Week 6: Relevant Costing
- Relevant Costing is a technique used purely for Decision Making.
- Analyze the future incremental cash flows of the project, this will give the minimum cost, and so therefore the minimum acceptable price to be accepted.
- Focus on FUTURE costs, not past or sunk costs.
- INCREMENTAL - cash flows that will change if project is taken on, e.g. not allocated/absorbed fixed overheads.
- CASH FLOWS - e.g. not depreciation.
- Can also be used to decide whether or not to discontinue a product, an outlet, or a department.
- Use relevant costing to work out the actual cash flows that would change if the discontinuance occurred.
Weeks 7 & 8: Investment Appraisal
- One method is Net Present Value (NPV).
- If NPV is positive, accept the project, if NPV is negative, reject the project.

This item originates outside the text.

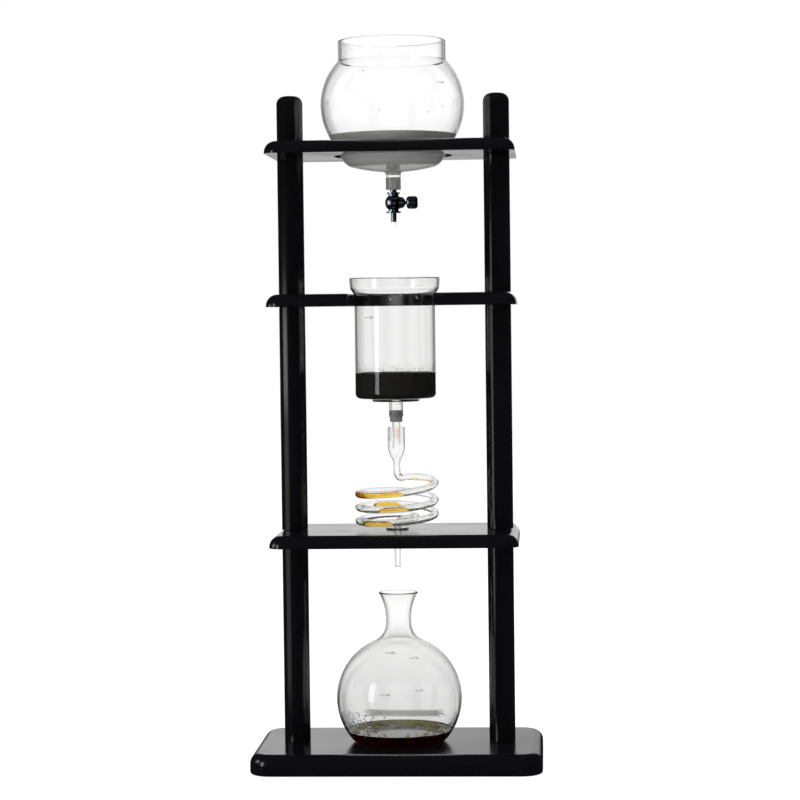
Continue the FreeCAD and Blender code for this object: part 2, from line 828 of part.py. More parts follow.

- Another method is IRR is the discount rate at which NPV is zero.
- If the cost of capital < IRR, accept the project as it gives a positive NPV.
- Another method is ARR = Average Annual Profits x 100% / Initial Investment.
- If ARR > the target return, accept the project.
- Another method is PAYBACK.
- If the payback < target, accept the project.
Weeks 9 & 10: Budgeting
- Incremental Budgeting - last year's budget +/- %.
- Zero-Based Budgeting (ZBB) - start from scratch.
- Imposed Budgeting - budget is prepared by senior management.
- Participative Budgeting - budget is prepared by junior management.
- There are also Cash Budgeting, Fixed Budget and Flexed Budget.
- A flexed budget creates an easy comparison to actual results, therefore variances will be more useful and informative.